Baby it’s cold outside! My little terriers start to shiver when temps drop below 50 degrees. Every morning I layer them in their finest fleece sweaters, and off we go for a long walk.

Do dogs really need protection from the cold?

Dogs come equipped with fur which is in essence their own layering system. But a lot of pooches have short, light layers of fur and some are just not genetically well appointed to handle the cold winter temperatures of New England. Without an extra level of protection, your light coated dog is probably very uncomfortable in winter temperatures.

Because small dogs travel close to the cold ground and generally have lighter fur, they are the most likely to need extra insulation. Short-haired dogs and those that are very lean (think Whippets and Greyhounds) tend to shiver easily, and would most likely appreciate an extra layer of protection.

Even your large breed dog will benefit from a coat if the temperature drops below zero or if he spends a lot of time outdoors in the cold. Obvious exceptions are double coated breeds who were bred to survive extreme cold temps (Siberian Huskies, Malamutes, Saint Bernards). Senior dogs and puppies as well as dogs recuperating from illness and injury are more sensitive to frigid temps and would benefit from a dog coat this winter.

Just like winter wear for humans, dog coats and sweaters come in a variety of styles and materials (fleece, polyester knits, wool). Water resistant fabrics (think parkas for humans) are great for the snowy South Shore. I also like water proof rain coats for the rainy New England spring season.

An ideal fitting dog coat or sweater should fit snugly and cover your dog’s chest and stomach and extend to the base of the tail, keeping legs free for walking, running, and toileting. I personally like dog coats with hind leg straps to keep the back of the coat in place. If it’s possible, try the coat on your dog to make sure it fits him properly. It’s also important to ensure it’s easy to get on and off. My terrier’s wardrobe includes Irish knit wool sweaters that are adorably cute and warm, but very impractical to get in and out of!

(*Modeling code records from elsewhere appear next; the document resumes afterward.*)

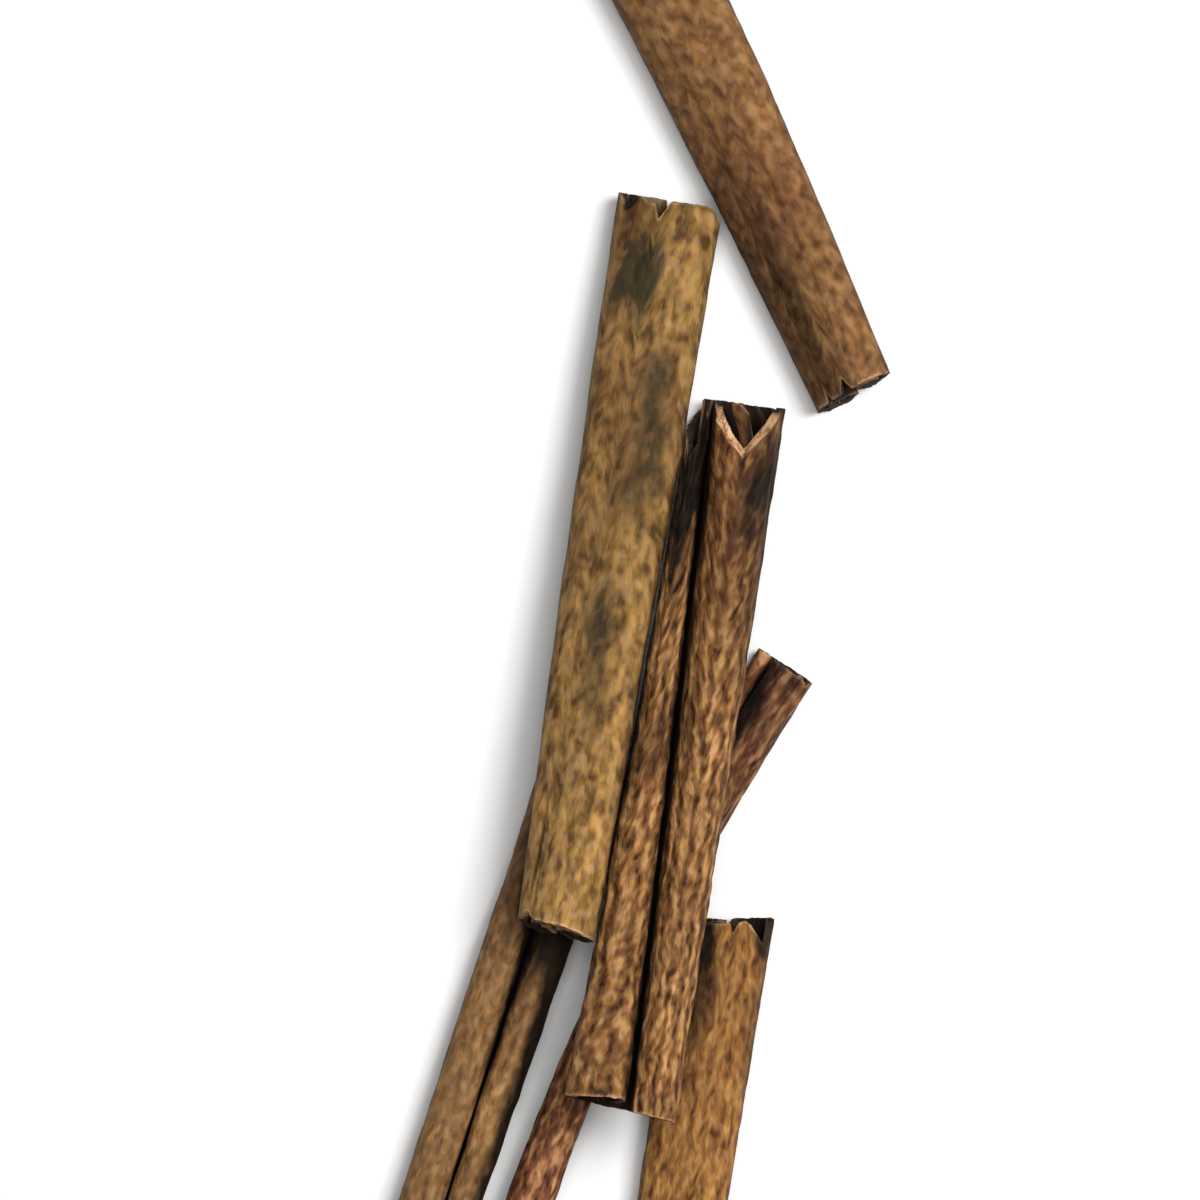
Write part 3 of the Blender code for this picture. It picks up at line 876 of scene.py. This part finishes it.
def bark_material(name, look):
    nodes = Nodes(name)
    u, v = nodes.attribute("u"), nodes.attribute("v")
    width, length = look.fibre

    def sheet_noise(place_u, across, down, layer, **settings):
        place = nodes.vector(
            nodes.math("DIVIDE", place_u, across), nodes.math("DIVIDE", v, down), layer
        )
        return nodes.noise(place, **settings)

    drift = sheet_noise(u, 1.6, 2.8, 0.4, detail=1.0)
    wavy = nodes.sum(u, (drift, 2.0 * look.sway))
    threads = sheet_noise(wavy, width, length, 1.7, detail=1.0, roughness=0.4)
    hairs = sheet_noise(wavy, 0.13, 1.3, 2.9, detail=2.0, roughness=0.6)
    phase = sheet_noise(u, 1.8, 3.5, 20.6, detail=1.0)
    ridges = nodes.math("SINE", nodes.sum((wavy, TAU / RIDGE_SPACING), (phase, 9.0)))
    slots = nodes.step(sheet_noise(wavy, 0.8 * width, 0.9 * length, 6.1, detail=1.0), -0.08, -0.22)
    grain = sheet_noise(u, 0.14, 0.18, 4.2, detail=2.0)
    mottle = sheet_noise(u, 1.1, 2.2, 8.9, detail=3.0, roughness=0.6)
    tone = nodes.sum(
        0.5,
        (threads, 2.0 * look.contrast),
        (hairs, 0.5 * look.contrast),
        (ridges, look.ridges),
        (nodes.attribute("fibre"), 0.25 * look.contrast),
        (grain, 0.25),
        (mottle, 1.6 * look.mottle),
        (slots, -0.8 * look.gaps),
    )
    dark, mid, light = (linear(colour) for colour in (look.dark, look.mid, look.light))
    bark = nodes.ramp(tone, [(0.0, dark), (0.5, mid), (1.0, light)])
    flecks = nodes.step(sheet_noise(u, 0.95, 1.3, 23.6, detail=0.0), -0.02, 0.26)
    bark = nodes.mix(nodes.math("MULTIPLY", flecks, look.flecks), bark, linear(FLECK))
    rust = sheet_noise(u, 0.8, 2.6, 12.3, detail=2.0)
    warm = nodes.sum(nodes.attribute("warm"), (rust, 1.4))
    warm = nodes.math("MAXIMUM", warm, 0.0)
    bark = nodes.mix(warm, bark, nodes.mix(0.5, linear(WARM), bark))
    stain = nodes.math("MULTIPLY", nodes.attribute("stain"), nodes.sum(1.0, (mottle, 2.5)), clamp=True)
    bark = nodes.mix(stain, bark, nodes.mix(0.12, linear(STAIN), bark))
    # inside the curls: the hollow colours, and painted shade further from the ends
    at_head, at_foot = (linear(colour) for colour in look.hollow)
    hollow = nodes.mix(nodes.step(v, 39.0, 41.0), at_head, at_foot)
    hollow = nodes.mix(nodes.attribute("deep"), hollow, linear(DEEP_SHADE))
    cut_tone = nodes.sum(0.5, (threads, 1.6), (grain, 1.8), (mottle, 0.8))
    sawn = nodes.ramp(cut_tone, [(0.0, linear(SAWN_DARK)), (0.6, linear(SAWN))])
    bark = nodes.mix(nodes.attribute("inside"), bark, hollow)
    bark = nodes.mix(nodes.attribute("cut"), bark, sawn)
    # the shade attribute scales the colour: painted shade and painted light
    painted_shading = nodes.math("MAXIMUM", nodes.sum(1.0, nodes.attribute("shade")), 0.06)
    pink, yellow = sheet_noise(u, 0.6, 1.1, 15.2, detail=2.0), sheet_noise(u, 0.5, 0.9, 17.8, detail=2.0)
    red = nodes.math("MULTIPLY", painted_shading, nodes.sum(1.0, (pink, 0.4)))
    blue = nodes.math("MULTIPLY", painted_shading, nodes.sum(1.0, (yellow, 1.2)))
    bark = nodes.mix(1.0, bark, nodes.vector(red, painted_shading, blue), blend="MULTIPLY")

    nodes.feed(nodes.shader.inputs["Base Color"], bark)
    nodes.feed(nodes.shader.inputs["Roughness"], nodes.sum(0.75, (grain, 0.3), (mottle, 0.3)))
    nodes.shader.inputs["Specular IOR Level"].default_value = 0.15
    bump = nodes.tree.nodes.new("ShaderNodeBump")
    bump.inputs["Strength"].default_value = 0.8
    bump.inputs["Distance"].default_value = 0.2 * MM
    height = nodes.sum((threads, 1.2), (hairs, 0.7), (grain, 0.3), (slots, -0.5 * look.gaps))
    nodes.feed(bump.inputs["Height"], height)
    nodes.feed(nodes.shader.inputs["Normal"], bump.outputs["Normal"])
    return nodes.material


def add_light(name, size, place, watts):
    """A round soft light that points at the stack."""
    light = bpy.data.lights.new(name, "AREA")
    light.shape = "DISK"
    light.size = size
    light.energy = watts
    obj = bpy.data.objects.new(name, light)
    obj.location = place
    obj.rotation_euler = (-Vector(place)).to_track_quat("-Z", "Y").to_euler()
    bpy.context.scene.collection.objects.link(obj)


def make_studio(floor_height):
    mesh = bpy.data.meshes.new("floor")
    half = 1.5
    corners = [(-half, -half, 0), (half, -half, 0), (half, half, 0), (-half, half, 0)]
    mesh.from_pydata(corners, [], [(0, 1, 2, 3)])
    floor = bpy.data.objects.new("floor", mesh)
    floor.location.z = floor_height
    bpy.context.scene.collection.objects.link(floor)
    paper = bpy.data.materials.new("floor")
    paper.use_nodes = True
    shader = paper.node_tree.nodes["Principled BSDF"]
    shader.inputs["Base Color"].default_value = (0.86, 0.86, 0.85, 1)
    shader.inputs["Roughness"].default_value = 0.9
    shader.inputs["Specular IOR Level"].default_value = 0.1
    mesh.materials.append(paper)

    world = bpy.data.worlds.new("studio")
    world.use_nodes = True
    world.node_tree.nodes["Background"].inputs["Color"].default_value = (1, 1, 1, 1)
    world.node_tree.nodes["Background"].inputs["Strength"].default_value = 0.14
    bpy.context.scene.world = world

    add_light("key", 0.45, (0.42, 0.20, 0.80), 7.5)
    add_light("overhead", 0.70, (0.05, 0.05, 1.0), 5.5)


def make_camera(box):
    camera = bpy.data.cameras.new("camera")
    camera.lens = LENS
    camera.sensor_width = SENSOR
    camera.clip_end = 20
    low, high = box
    distance = VIEW_WIDTH * LENS / SENSOR
    obj = bpy.data.objects.new("camera", camera)
    middle = [(a + b) / 2 for a, b in zip(low, high)]
    obj.location = (middle[0] + VIEW_CENTRE[0], middle[1] + VIEW_CENTRE[1], middle[2] + distance)
    bpy.context.scene.collection.objects.link(obj)
    bpy.context.scene.camera = obj


def plain(box):
    return [list(map(float, corner)) for corner in box]


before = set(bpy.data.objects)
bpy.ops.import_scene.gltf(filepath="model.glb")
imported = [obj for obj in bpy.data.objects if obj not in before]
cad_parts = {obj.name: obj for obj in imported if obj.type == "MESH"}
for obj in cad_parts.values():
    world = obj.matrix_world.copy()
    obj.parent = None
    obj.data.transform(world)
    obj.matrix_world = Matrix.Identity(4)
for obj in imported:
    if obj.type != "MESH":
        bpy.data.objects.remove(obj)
cad_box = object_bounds()

for number, stick in enumerate(STICKS):
    make_stick(stick, number)

make_camera(cad_box)
make_studio(cad_box[0][2])
bpy.context.scene.view_settings.view_transform = "Standard"
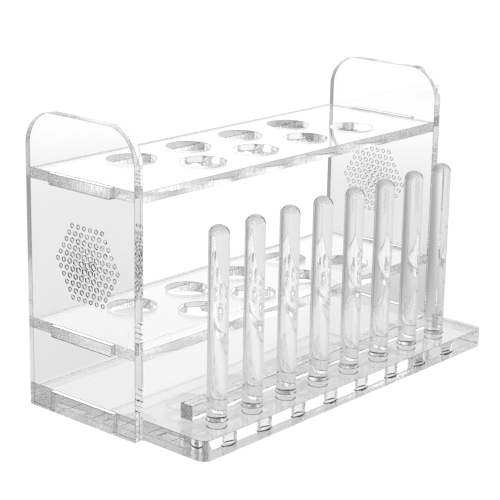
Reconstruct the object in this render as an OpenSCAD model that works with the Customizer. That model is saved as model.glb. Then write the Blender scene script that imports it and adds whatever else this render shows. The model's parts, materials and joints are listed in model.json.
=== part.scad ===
// Clear acrylic test tube rack with drying pegs.
// Two end panels carry two drilled shelves on tab-and-slot joints and stand over a
// thicker base plate, which runs forward under a row of round drying pegs.
// Frame: X along the length, -Y towards the pegs, +Z up. The origin is the centre
// of the footprint, on the surface that the rack stands on. Millimetres.

/* [Overall] */
// Length over the outer faces of the two end panels
rack_length = 233.5; // [225:0.5:260]
// Depth of the end panels and shelves, front to back
panel_depth = 72.5; // [70:0.5:90]
// Height of the end panels above the table
panel_height = 147; // [135:1:170]
// Radius of the two top corners of an end panel
panel_corner_radius = 17.5; // [5:0.5:28]
// How far the base plate runs forward of the end panels
base_overhang = 39; // [36:0.5:60]
// Radius of the two front corners of the base plate
base_corner_radius = 5; // [2:0.5:10]

/* [Sheet] */
// Thickness of the sheet that the end panels and shelves are cut from
sheet_thickness = 5.2; // [4:0.1:6]
// Thickness of the base plate
base_thickness = 10; // [8:0.5:12]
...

Some of my favorites are fleece fitted jackets that can be used on their own or as a base layer under other dog coats.

I also like insulated water-resistant coats for cold and raw winter walks. I use these styles over a fleece base layers on the coldest days.

There is an unlimited selection of dog coats in boundless styles and functionality. Remember, dog coats and sweaters are not just for fun, for many of our furry friends, they are a necessity in the cold weather. With the right cold weather gear, my terriers and I enjoy our early morning hikes right through the snowiest New England winters!